A drily comical seller of pirated DVDs is next, ride-sharing with two old ladies who want to return goldfish in a bowl to a shrine. When Panahi picks up his whip-smart young niece toting her own movie camera, what seemed at first a gentle tribute to Kiarostami’s 10 reaches near meta-parody levels, but by the end the deft touches of Woody Allen-esque clumsiness and whimsy make this film distinctly Panahi’s own.

45 Years

45 Years (2015)

45 Years (2015)

Andrew Haigh’s 45 Years wields a more deadly form of gentility.
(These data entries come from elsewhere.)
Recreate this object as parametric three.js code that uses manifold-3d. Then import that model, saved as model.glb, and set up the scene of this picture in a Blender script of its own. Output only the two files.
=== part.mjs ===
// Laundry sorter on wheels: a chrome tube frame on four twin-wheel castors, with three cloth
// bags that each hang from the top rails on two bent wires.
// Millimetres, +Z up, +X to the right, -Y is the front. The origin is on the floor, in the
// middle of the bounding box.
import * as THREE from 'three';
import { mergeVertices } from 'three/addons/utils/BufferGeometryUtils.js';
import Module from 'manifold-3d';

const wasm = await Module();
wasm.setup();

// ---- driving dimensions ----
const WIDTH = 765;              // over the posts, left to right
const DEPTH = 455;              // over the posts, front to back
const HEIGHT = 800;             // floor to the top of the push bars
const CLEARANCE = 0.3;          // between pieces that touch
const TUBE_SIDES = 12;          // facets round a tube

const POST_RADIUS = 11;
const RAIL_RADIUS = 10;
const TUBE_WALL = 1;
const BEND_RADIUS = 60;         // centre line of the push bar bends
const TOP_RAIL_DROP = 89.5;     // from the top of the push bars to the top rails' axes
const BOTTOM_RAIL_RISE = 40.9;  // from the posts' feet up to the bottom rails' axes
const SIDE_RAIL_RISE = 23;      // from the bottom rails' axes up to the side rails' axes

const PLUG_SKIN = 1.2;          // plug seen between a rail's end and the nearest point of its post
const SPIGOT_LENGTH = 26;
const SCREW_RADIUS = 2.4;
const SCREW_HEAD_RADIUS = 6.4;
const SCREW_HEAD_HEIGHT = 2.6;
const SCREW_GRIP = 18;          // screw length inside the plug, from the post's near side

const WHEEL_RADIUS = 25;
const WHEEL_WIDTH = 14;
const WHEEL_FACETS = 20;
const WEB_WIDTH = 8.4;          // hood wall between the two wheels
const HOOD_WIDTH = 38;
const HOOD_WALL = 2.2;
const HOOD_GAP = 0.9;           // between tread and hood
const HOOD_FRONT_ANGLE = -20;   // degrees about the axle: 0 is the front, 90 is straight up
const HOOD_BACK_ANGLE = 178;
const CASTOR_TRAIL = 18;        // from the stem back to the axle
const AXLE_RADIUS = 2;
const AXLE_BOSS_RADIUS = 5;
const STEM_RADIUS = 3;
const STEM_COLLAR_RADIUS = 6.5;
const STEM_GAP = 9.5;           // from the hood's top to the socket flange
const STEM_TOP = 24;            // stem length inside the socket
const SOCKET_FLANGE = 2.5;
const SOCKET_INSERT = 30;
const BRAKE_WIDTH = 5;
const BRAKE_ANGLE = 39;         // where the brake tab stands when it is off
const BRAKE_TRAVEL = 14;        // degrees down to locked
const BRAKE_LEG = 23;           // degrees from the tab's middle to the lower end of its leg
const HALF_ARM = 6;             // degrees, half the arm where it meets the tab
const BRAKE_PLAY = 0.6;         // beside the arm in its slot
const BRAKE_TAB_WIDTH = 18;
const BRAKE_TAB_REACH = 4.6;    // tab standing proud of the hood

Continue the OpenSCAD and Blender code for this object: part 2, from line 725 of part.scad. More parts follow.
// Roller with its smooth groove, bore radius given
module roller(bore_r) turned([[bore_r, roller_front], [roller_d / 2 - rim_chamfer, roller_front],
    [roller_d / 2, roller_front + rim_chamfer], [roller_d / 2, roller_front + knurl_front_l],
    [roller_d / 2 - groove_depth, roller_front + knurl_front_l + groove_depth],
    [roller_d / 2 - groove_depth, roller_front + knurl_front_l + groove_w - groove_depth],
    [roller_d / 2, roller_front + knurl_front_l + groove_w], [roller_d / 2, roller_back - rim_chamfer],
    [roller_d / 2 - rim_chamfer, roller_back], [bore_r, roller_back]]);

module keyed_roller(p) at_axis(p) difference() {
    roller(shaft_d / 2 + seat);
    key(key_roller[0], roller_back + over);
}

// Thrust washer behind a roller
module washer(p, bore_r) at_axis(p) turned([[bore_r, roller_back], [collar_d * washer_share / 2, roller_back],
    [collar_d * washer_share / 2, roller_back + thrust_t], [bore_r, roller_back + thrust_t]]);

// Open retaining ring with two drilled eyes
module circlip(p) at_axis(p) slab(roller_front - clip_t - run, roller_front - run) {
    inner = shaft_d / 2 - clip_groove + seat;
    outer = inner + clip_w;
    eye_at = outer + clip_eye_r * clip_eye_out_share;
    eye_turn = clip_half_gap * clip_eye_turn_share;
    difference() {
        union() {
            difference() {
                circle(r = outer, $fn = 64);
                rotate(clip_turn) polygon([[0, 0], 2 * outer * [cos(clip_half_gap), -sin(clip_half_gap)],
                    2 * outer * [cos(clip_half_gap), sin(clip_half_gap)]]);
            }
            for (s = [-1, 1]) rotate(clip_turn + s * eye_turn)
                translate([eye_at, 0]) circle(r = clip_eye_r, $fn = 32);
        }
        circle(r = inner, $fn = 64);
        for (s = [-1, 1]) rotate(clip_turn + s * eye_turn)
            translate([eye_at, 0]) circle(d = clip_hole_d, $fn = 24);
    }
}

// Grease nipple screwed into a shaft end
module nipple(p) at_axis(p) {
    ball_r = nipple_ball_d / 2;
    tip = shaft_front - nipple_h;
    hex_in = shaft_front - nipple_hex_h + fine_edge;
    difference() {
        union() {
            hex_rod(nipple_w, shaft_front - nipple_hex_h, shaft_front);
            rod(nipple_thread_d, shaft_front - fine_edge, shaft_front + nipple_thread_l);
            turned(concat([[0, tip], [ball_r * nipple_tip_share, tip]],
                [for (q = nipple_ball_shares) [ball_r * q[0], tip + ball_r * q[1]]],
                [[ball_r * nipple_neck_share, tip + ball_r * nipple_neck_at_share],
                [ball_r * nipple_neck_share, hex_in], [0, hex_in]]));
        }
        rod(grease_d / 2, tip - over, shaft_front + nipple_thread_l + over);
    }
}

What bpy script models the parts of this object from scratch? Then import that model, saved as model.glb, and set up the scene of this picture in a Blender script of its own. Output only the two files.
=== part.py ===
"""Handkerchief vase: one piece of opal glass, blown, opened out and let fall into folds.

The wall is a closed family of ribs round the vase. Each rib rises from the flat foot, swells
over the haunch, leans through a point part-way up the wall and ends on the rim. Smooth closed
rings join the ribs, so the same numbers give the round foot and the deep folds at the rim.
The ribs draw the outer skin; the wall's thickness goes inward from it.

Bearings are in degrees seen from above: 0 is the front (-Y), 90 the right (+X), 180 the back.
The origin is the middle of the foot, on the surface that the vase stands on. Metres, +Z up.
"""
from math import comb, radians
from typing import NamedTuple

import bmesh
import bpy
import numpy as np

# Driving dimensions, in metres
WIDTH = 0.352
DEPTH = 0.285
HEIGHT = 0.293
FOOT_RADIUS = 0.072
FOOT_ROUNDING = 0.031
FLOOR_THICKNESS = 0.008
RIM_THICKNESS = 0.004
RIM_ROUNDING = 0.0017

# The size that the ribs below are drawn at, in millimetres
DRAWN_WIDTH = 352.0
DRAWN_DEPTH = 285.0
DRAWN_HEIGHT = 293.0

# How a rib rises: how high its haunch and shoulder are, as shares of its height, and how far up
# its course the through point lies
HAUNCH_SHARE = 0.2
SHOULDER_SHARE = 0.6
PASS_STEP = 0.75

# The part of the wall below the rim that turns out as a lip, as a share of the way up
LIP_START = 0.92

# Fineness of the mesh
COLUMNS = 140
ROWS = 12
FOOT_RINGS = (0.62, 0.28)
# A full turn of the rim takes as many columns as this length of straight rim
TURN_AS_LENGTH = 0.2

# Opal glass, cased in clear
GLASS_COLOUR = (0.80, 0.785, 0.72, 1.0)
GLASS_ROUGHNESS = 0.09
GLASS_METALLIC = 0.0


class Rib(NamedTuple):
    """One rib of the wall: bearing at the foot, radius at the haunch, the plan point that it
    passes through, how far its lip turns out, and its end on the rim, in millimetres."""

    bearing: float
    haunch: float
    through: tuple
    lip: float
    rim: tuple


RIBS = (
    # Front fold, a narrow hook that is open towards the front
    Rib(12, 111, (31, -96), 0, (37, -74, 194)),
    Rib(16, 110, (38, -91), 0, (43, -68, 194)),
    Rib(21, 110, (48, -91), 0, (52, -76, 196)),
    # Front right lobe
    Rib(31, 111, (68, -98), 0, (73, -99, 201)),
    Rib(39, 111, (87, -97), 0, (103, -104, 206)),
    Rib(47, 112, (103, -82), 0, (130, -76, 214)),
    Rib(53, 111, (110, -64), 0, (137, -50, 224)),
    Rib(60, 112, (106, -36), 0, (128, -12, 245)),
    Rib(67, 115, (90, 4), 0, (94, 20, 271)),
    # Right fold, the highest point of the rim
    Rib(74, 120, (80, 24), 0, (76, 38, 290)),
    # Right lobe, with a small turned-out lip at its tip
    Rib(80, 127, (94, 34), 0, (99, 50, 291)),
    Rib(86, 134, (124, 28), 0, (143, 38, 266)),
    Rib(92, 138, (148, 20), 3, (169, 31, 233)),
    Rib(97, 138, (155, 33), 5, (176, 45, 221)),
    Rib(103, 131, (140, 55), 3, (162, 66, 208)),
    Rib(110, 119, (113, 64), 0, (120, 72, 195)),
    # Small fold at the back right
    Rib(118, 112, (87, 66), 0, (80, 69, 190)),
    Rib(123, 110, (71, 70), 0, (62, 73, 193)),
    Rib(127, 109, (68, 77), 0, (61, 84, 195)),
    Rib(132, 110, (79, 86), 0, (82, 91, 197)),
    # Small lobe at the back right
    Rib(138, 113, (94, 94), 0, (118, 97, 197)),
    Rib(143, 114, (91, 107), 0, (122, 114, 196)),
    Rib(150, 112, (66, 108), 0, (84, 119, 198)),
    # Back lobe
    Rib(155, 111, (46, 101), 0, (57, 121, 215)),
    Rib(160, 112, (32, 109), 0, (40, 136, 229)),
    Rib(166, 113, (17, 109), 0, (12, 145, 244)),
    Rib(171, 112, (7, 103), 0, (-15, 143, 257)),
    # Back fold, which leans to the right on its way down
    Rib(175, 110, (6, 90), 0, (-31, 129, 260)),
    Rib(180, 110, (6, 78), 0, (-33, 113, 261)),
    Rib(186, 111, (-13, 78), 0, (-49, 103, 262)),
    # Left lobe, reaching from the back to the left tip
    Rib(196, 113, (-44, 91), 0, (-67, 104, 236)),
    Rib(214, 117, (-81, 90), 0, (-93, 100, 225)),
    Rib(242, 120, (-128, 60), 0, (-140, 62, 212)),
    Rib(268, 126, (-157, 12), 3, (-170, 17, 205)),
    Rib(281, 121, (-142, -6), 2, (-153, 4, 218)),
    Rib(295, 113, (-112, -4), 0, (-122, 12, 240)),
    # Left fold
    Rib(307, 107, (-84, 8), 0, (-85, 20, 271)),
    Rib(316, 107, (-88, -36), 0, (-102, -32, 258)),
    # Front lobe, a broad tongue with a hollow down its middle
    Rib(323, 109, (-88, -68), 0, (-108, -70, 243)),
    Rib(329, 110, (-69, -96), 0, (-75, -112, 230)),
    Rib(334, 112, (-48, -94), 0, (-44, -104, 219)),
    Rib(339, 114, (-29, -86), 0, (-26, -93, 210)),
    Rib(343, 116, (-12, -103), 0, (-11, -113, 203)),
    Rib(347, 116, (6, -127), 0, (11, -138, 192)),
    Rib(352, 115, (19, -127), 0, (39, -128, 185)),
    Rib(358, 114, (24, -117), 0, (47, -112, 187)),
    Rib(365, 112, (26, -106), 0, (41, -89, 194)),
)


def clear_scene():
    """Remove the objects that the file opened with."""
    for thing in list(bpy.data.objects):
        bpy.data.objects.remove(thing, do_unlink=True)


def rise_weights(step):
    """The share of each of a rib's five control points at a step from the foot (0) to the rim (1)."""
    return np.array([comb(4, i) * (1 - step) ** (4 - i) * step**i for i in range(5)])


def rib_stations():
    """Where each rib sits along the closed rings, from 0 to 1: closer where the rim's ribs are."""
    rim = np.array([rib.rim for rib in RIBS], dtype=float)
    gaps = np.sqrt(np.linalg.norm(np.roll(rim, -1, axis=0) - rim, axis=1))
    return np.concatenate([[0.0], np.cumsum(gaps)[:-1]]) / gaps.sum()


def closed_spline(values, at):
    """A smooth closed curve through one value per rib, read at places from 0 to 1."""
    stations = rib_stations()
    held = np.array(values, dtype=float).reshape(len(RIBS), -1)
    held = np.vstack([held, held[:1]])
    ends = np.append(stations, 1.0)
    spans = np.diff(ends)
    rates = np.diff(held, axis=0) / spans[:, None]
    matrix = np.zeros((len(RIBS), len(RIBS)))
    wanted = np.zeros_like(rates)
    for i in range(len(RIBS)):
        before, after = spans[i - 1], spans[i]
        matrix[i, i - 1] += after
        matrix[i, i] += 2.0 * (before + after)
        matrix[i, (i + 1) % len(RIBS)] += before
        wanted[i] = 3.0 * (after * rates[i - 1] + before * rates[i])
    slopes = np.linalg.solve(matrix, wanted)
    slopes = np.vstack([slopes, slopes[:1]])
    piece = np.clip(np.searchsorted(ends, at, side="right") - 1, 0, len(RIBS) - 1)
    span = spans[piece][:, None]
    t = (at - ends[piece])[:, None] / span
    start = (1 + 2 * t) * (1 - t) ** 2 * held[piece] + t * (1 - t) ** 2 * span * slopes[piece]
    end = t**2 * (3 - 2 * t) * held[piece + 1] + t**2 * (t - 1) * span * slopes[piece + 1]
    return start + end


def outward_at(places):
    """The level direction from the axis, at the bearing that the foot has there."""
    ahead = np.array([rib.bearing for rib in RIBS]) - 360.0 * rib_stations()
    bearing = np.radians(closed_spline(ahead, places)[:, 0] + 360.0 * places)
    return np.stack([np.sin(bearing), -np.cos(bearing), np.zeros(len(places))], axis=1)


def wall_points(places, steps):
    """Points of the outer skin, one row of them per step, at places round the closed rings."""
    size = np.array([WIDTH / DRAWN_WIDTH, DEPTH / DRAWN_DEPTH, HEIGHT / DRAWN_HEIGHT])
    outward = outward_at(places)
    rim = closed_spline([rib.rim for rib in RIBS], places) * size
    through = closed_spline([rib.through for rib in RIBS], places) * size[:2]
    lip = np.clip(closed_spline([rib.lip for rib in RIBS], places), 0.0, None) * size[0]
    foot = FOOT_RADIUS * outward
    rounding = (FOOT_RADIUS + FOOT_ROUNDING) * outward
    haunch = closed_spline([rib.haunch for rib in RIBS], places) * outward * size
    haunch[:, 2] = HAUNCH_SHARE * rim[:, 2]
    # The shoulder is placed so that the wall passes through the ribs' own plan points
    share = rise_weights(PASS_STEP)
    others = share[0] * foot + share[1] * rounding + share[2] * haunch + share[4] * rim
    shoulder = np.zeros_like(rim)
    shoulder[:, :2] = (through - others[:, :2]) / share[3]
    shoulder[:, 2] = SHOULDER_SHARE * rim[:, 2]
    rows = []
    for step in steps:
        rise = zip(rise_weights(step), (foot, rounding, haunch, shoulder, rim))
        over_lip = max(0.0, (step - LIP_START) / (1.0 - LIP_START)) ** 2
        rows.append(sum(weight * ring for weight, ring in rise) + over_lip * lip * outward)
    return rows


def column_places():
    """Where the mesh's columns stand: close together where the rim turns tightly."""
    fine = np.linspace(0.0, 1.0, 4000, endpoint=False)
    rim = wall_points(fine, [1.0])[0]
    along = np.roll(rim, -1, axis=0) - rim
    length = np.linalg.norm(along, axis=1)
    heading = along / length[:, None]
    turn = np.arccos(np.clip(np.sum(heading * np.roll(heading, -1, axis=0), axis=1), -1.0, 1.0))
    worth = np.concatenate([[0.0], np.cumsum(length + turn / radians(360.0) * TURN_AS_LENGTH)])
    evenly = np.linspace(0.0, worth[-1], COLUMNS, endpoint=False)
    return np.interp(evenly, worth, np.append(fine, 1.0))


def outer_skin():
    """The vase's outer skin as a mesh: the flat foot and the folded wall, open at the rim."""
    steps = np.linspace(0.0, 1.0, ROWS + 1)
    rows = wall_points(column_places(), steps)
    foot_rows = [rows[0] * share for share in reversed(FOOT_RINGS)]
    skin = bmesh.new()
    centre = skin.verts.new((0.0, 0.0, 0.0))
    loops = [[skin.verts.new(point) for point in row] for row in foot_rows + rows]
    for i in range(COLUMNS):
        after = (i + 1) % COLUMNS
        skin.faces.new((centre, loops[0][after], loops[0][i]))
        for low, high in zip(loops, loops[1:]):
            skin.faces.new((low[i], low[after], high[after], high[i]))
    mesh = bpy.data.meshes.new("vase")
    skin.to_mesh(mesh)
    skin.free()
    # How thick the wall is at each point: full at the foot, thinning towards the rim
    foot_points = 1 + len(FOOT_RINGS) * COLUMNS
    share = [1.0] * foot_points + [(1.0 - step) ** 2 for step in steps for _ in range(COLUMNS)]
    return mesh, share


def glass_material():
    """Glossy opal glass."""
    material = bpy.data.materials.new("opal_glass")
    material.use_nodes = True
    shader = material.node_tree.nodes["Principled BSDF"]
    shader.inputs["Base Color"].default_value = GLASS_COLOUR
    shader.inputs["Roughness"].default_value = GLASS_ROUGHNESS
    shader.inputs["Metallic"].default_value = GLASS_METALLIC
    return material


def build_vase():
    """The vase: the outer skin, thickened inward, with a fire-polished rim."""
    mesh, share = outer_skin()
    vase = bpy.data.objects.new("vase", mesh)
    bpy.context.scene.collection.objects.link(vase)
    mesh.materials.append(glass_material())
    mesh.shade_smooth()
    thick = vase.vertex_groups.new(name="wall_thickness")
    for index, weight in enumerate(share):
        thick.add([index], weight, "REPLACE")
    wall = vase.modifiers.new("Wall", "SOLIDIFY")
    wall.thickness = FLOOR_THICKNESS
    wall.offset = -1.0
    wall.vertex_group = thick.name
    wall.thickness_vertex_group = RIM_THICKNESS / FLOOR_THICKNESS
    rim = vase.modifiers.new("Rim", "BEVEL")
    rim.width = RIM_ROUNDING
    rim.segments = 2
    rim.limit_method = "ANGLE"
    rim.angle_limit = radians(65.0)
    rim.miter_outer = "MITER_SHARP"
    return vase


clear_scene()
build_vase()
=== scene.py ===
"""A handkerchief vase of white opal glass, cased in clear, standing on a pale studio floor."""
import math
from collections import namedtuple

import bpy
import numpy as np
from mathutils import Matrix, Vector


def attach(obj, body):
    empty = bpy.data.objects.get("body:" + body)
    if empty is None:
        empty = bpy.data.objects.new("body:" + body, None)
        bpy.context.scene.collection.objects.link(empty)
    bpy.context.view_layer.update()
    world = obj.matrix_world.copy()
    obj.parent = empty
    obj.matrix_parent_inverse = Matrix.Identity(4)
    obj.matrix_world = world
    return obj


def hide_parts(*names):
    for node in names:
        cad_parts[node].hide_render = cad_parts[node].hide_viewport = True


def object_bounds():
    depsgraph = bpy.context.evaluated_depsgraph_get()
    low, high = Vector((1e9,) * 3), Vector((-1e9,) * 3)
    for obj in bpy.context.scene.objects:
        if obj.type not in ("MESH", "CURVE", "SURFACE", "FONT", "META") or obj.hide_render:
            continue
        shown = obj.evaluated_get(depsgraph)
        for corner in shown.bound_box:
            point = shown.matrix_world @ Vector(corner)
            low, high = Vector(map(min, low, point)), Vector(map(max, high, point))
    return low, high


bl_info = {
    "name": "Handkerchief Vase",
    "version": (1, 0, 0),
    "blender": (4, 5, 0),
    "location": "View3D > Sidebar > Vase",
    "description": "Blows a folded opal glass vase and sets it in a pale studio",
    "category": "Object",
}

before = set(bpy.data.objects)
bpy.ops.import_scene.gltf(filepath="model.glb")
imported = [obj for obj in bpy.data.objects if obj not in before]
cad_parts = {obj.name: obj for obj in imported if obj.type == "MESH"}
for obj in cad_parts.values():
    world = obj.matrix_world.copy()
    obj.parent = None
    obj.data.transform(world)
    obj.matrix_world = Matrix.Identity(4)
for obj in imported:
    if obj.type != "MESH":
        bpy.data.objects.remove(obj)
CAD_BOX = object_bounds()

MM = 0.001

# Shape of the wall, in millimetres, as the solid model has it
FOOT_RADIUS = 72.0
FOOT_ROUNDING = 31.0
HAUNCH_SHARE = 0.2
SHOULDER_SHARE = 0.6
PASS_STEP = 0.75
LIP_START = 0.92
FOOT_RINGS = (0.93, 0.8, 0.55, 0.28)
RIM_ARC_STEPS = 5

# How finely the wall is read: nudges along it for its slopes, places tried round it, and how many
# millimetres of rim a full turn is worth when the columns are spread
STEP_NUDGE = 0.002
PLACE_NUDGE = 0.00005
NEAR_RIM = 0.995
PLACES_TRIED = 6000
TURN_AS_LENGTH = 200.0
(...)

As retired couple Geoff (Tom Courtenay) and Kate (Charlotte Rampling ) Mercer near their 45th wedding anniversary, Geoff gets an extraordinary letter from Switzerland that opens up an old love wound that matches the heart bypass scar that divides his chest. I won’t reveal what the news is but the outcome sees him musing on his past in a way that makes Kate more sensitive about her own place in his affections. While I did find one or two grace notes in the first 20 minutes rang untrue, the rest of the film is a display of fine acting and quiet observation on a restrained cinematic scale that’s as unshowy, subtle and effective as Haigh’s surprise hit Weekend.

Victoria

Victoria (2015)

Victoria (2015)

Strongest at the visceral, gripping end of things was the astonishing technical feat that is Sebastian Schipper’s Victoria, a nice-girl-meets-dodgy-gang overnight drama that happens convincingly in real time and was shot seemingly in one take.

Victoria (Laia Costa) is a young middle-class Spanish girl getting smashed in a nightclub who hooks up with a up-for-it bunch of dodgy drunken Berlin boys, led by Sonne (Frederick Lau) but as she gets to know them better we find them all drifting heedlessly towards maximum danger. It’s the kind of story where you have to discount mounting implausibilities and go with the energy and emotion, and if you do the tension becomes almost unendurable.

This was by far the most impressive German film I’ve seen here, outclassing Andreas Dresen’s pitifully clichéd celebratory tale of Leipzig juvenile delinquency As We Were Dreaming. It’s rare that Berlin assembles such a tensile programme of surprises, and we’ve still got 50 Shades of Grey to come.